La flambée des cours du riz met en lumière le déséquilibre structurel du marché mondial de la céréale. En effet, le commerce mondial de la céréale est aux mains d’un nombre très restreint de pays avec en tête l’Inde qui contrôlait jusqu’à l’an passé plus de 40 % du trafic.

Les pays exportateurs de la céréale sont asiatiques et étasunien (80 % des 50 Mt exportées dans le monde) alors que les pays importateurs sont majoritairement africains (40 % des transactions mondiales). L’inde a toujours été le fournisseur de riz blanc le moins cher depuis 2020, en particulier vers les pays subsahariens.

Aucun autre pays exportateur de riz n’est en mesure de prendre le relais de l’Inde sur le marché de l’export. Les quatre autres pays producteurs de riz (Thaïlande, Vietnam, USA et Pakistan) commercialisent une vingtaine de millions de tonnes et une douzaine d’autres, vingt autres millions.

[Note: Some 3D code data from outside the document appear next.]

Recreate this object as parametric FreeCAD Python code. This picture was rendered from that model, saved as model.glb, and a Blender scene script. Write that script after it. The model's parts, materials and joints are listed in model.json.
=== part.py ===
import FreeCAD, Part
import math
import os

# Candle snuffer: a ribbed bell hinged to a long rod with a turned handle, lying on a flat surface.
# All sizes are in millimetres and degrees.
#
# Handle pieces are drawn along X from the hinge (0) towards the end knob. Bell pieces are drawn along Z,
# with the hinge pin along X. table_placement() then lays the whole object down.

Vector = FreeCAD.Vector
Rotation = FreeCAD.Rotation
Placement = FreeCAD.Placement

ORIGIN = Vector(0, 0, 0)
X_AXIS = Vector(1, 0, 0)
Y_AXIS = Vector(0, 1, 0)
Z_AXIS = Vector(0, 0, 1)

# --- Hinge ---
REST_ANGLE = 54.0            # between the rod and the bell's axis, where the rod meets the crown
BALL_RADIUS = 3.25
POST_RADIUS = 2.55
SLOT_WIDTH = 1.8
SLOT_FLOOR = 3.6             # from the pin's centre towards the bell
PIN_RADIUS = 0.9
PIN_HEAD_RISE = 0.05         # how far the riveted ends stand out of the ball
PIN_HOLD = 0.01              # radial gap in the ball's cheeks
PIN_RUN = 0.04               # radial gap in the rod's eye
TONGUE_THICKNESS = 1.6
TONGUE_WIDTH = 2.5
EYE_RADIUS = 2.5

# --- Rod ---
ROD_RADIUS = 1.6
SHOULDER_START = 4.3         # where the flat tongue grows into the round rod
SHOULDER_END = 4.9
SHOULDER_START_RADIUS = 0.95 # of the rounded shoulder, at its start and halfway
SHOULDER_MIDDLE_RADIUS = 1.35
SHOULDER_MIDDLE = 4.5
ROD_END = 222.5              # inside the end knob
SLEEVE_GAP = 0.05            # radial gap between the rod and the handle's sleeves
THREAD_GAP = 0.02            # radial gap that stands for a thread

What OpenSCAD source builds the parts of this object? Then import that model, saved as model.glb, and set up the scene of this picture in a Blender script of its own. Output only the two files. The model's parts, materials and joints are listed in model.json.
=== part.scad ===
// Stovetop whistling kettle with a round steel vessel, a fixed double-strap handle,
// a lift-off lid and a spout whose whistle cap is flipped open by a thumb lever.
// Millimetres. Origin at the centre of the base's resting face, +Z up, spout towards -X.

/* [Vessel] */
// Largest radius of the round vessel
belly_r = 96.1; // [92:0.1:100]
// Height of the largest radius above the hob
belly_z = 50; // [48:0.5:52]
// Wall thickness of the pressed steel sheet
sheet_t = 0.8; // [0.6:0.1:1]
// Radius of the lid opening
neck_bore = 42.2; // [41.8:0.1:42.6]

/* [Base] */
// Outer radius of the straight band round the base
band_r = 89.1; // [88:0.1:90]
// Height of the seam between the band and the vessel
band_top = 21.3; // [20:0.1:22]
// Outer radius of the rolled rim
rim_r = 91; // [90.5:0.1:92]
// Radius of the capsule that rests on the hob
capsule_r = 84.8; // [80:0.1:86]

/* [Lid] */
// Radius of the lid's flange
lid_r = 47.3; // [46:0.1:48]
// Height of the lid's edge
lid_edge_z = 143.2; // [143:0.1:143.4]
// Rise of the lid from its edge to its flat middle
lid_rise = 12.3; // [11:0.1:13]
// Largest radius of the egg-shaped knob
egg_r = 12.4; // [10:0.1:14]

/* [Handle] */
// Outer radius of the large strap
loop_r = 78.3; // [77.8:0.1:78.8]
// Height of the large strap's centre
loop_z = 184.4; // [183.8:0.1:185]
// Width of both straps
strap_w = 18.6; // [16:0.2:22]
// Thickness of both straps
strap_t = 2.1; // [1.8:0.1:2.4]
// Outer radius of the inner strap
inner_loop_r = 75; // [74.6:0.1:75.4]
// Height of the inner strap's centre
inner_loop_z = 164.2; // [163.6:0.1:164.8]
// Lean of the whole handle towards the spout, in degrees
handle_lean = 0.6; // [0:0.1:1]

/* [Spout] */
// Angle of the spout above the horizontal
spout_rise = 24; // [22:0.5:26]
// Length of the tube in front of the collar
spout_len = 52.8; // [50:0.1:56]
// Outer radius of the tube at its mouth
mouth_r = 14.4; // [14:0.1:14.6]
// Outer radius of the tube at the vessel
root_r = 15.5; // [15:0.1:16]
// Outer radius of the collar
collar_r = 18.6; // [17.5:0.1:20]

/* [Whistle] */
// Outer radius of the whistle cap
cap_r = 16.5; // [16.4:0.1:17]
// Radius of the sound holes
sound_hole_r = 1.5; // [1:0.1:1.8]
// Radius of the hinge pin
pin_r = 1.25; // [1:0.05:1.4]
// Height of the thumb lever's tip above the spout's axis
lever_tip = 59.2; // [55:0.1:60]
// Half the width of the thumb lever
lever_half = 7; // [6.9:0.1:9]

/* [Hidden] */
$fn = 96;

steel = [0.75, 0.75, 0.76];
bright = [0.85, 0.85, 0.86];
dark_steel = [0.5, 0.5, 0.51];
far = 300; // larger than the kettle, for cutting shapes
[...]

La Chine est sur le marché du riz un acteur mineur. La céréale est la production sur laquelle s’appuie l’empire du milieu pour assurer sa sécurité alimentaire. Sa production stagne autour de 149 Mt et ses stocks de 105 Mt équivalent à huit mois de consommation. Chaque année, elle exporte 4 Mt et importe 2 Mt de grains.